Leveraging Unlabeled Data from Unknown Sources via Dual-Path Guidance for Deepfake Face Detection
Zhiqiang Yang, Renshuai Tao, Chunjie Zhang, guodong yang, Xiaolong Zheng, Yao Zhao
TL;DR
The paper tackles deepfake detection under realistic conditions with vast unlabeled data from unknown sources, a setting where traditional supervised methods struggle due to subtle domain shifts and overlapping real/fake semantics. It introduces DPGNet, a dual-path framework that combines text-guided cross-domain alignment with curriculum-driven pseudo-label generation to leverage unlabeled data while preserving knowledge from labeled data. Key innovations include learnable text prompts aligned via CLIP, cross-domain feature enhancement, a dynamic curriculum for pseudo-labeling, and latent-space augmentation with cross-domain distillation, all trained end-to-end. Experiments across datasets such as FF++, DFDC, CelebDF, and DF40 show that DPGNet consistently outperforms state-of-the-art baselines in cross-dataset and cross-method evaluations, demonstrating robust generalization to unseen forgery techniques and practical scalability for real-world deployment.
Abstract
Existing deepfake detection methods heavily rely on static labeled datasets. However, with the proliferation of generative models, real-world scenarios are flooded with massive amounts of unlabeled fake face data from unknown sources.
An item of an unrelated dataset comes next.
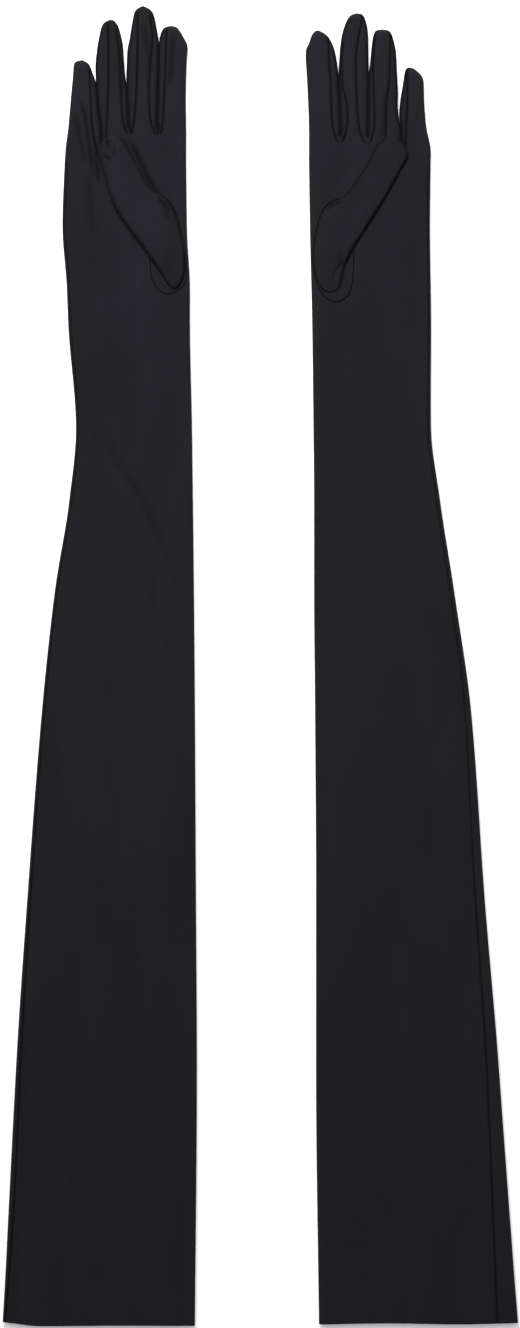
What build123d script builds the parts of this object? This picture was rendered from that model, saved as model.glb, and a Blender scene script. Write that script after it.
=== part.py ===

This presents a critical dilemma: detectors relying solely on existing data face generalization failure, while manual labeling for this new stream is infeasible due to the high realism of fakes. A more fundamental challenge is that, unlike typical unsupervised learning tasks where categories are clearly defined, real and fake faces share the same semantics, which leads to a decline in the performance of traditional unsupervised strategies. Therefore, there is an urgent need for a new paradigm designed specifically for this scenario to effectively utilize these unlabeled data. Accordingly, this paper proposes a dual-path guided network (DPGNet) to address two key challenges: (1) bridging the domain differences between faces generated by different generative models; and (2) utilizing unlabeled image samples. The method comprises two core modules: text-guided cross-domain alignment, which uses learnable cues to unify visual and textual embeddings into a domain-invariant feature space; and curriculum-driven pseudo-label generation, which dynamically utilizes unlabeled samples. Extensive experiments on multiple mainstream datasets show that DPGNet significantly outperforms existing techniques,, highlighting its effectiveness in addressing the challenges posed by the deepfakes using unlabeled data.